Let $\displaystyle 8a_n = 2a_{n-1} + 3a_{n-2} \qquad a_0 = 0, \; a_1 = 1$

Letcus suppose (without justification) that $\displaystyle a_n = Aa^n$ for constants $\displaystyle a$ and $\displaystyle A$. We can put this formula into the given difference equation to get $\displaystyle 8Aa^n = 2Aa^{n-1} + 3Aa^{n-2}$ which can be rearranged to get $\displaystyle Aa^{n-2}\left(8a^2-2a-3\right)=0$.

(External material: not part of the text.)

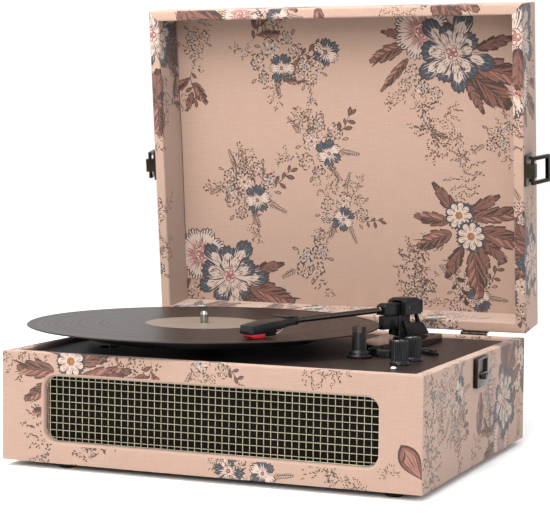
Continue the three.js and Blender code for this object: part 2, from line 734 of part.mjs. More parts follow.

This is satisfied if $\displaystyle A=0$ or $\displaystyle a=0$ but that is not interesting, because then every $\displaystyle a_n=0$. So the interesting solution comes when the quadratic factor is equal to zero. The quadratic is called the characteristic polynomial of the equation, and we can solve it for $\displaystyle a$ by factorising or by using the quadratic formula. We always find two possible values for $\displaystyle a$, in this case $\displaystyle a \in \{-\frac12,\frac34\} $ so that both $\displaystyle a_n = A\left(-\frac12\right)^n $ and $\displaystyle a_n=B\left(\frac34\right)^n$ are solutions of the original difference equation (where $\displaystyle B $ is another constant). In fact, by trying it in the equation we see that $\displaystyle a_n=A\left(-\frac12\right)^n + B\left(\frac34\right)^n $ is also a solution. It is called the general solution because all possible solutions are special cases of it, generated by selecting specific values of the constants $\displaystyle A $ and $\displaystyle B$.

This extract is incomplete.